After going to the Santa Monica Pier to do some drop line fishing we would walk around Muscle Beach smelling the fried foods and the sound from the jukeboxes wailing away in the various beer joint along the boardwalk. Someone must have stuck a quarter in the slot (songs were a nickel) and Ray's Cry kept repeating.

On Page 59, I not quite certain about this, "Who's is Elston Majeska?"..."some kind of silent-movie star from Europe" My first thoughts about the name was Modjeska Canyon having lived many years in Orange County, California and Helena Modjeska a famous Polish actress living there long before films.

Page 60 The mention of Scrivner's Drive-In gets Ellroy a three pointer where Mickey finds and discovers Glenda working there.
Art Laboe had an afternoon radio show at the drive-in on KRLA radio. We went there several time to Hollywood to get on his show there. Only once did we ever get on his mike as most of the locals were already there by the time we drove over from SAMOHI. That spot was located at Sunset and Cahuenga. We also drove to the Scrivner's in Inglewood on Manchester there.
Page 61, Yiddish words of the day, tsuris and faygeleh from Cohen.
And on the bottom of the page DMV records about Glenda. Her wheels are a very cool 56 red/white Corvette and later it has clutch problems so she was not driving a Powerglide. Her plate is CAL." DX 413". This often happened when an author takes the time to add lengthy details to a description then fail with the facts. California started using six places on licenses in 1947.
The 56 Vet had a 265 V8 and a power pack option that added a second 4 barrel carb and a hotter cam but those details are not included in the story.
Page 62 another local drive-in "Stan's Drive-In" is mentioned.
Through-out Southern California almost every city had a drive-in some had more than one. Jack's in Santa Monica was the regular hangout with good service a cute car hops. Goody Goodies farther east had male car hops, you figure. Certain nights were cruise nights and we would all hop into someone cars and go cruising. Gas was real cheap by todays standards at around thirty cents a gallon and most hot rods had to use ethyl for the higher octane, add another nickel to the cost.
Page 74, "forty-one hot-sheets flops Adams to Florence." The expression "hot sheets" is in reference to a one hour rental motel room used by professionals/street walkers. Last Sunday I got on the 110 at Orange Grove headed south on 1941 designed scary curved freeway towards Chinatown
exiting Hill Street, swung over to Broadway at Ord then drove the length of Broadway to Rosecrans. From what I saw there are not too many hourly motels left. (see I can talk L.A. street noir too)

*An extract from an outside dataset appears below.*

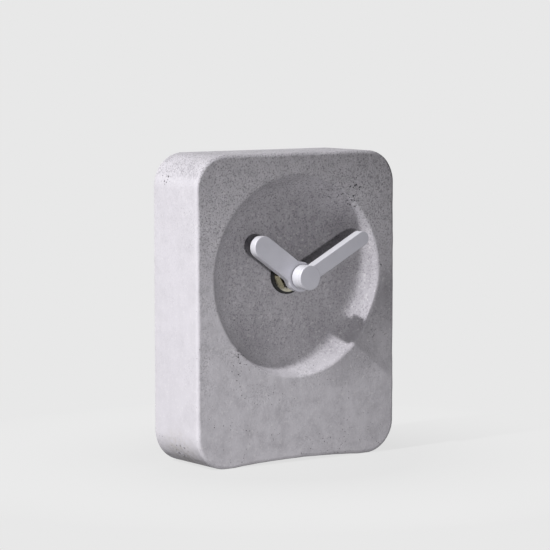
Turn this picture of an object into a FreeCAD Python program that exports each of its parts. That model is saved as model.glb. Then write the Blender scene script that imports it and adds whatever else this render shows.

Page 75, "High Yellow" and "colored man" You don't hear that much these days.
Page 75,"mousy little white girl ho' roun' here" Using hoe in place of whore doesn't fit in with my memory but I can't be sure if  this is a prochronism.
Page 117, "Vampira" gets mentioned as a TV hostess. I was unaware that there was this earlier Vampira and only watched the later host. Here is Marla Nurmi.
 It is nice to learn things.
Page 154, "Lester stirred and gargled T-Bird". Not the car but Thunderbird wine. Search Thunderbird on this blog for previous reference.
Same page, Glenda Bledsoe is under contract with ,"Variety International Pictures" a clear legal breach of her contract with Hughes Aircraft, Tool Company, Productions et al." Howard Hughes started in the movies business at a young man in his twenties. His father Howard Sr. was a partner in starting the tool company making oil drilling bits. His partner died and he renamed it Hughes Tool. Howard Jr. was born on December 24, 1905 and at the age of eighteen he became heir to the tool company. If you lived in Los Angeles during the forties and fifties there were no shortages of Hughes's urban legends. Howard owned RKO studios between 1948 and 1955 and he did make independent productions but why would Glenda be under contract with the Tool Company or the Aircraft Company? Funny how a little searching in the information age can dig up very interesting facts.  Howard Hughes once lived in Pasadena at the Vista del Arroyo at a bungalows before the hotel was built.
He stay there with his Aunt Annette and actually audited classes at Caltech but never was an enrolled student as he never finished high school in Texas. I can not say that Hughes wasn't a strange fellow but IMO Ellroy really paints him as evil.
Page 185, Pacific Bell is mentioned and that is correct.
Page 288, Hollywood Ranch Market is mentioned. We used to cash out Hughes paychecks when I worked there after work at a 24 Hour Market off Jefferson in Culver City but not sure if it was the same company as Hollywood.
Page 313, Yeakel Olds gets a mentioned. It was a dealership in Los Angeles that did a lot of on air ads including television. "Radio hum: Starfire 88's at Yeakel Olds". Again another faux or prochronism. It is what I like to call an "faux auto tech:"
The Starfire model was not available as an 88 only a 98 and it was a couple years later the 88 Starfire actually became available.
One of the many bad guys is found at his Airstream in a trailer park where he lives.
I usually thought that the Airstream was a travel trailer and would most likely be used for recreation not as a home but it is possible. Page 314 in the "Monster den:.... Dodger T-shirts"
I watched the Dodgers play with the shorted fence before they moved above Chinatown.
And again at the Ravine where they forgot to put in drinking fountains. In 1958 silk screening on cotton t-shirt have not been invented.
Warhol in 1962 started with his Campbell Soup Cans and the dissemination of commercial messages followed and I remember running in a local 10K event and the finishers were all given white t-shirts with the sponsors name on the front and I wore the t-shirt one day to play tennis. Several people asked why I was wearing a shirt with printing on the front. They had never seen anything like that and that was in the early seventies.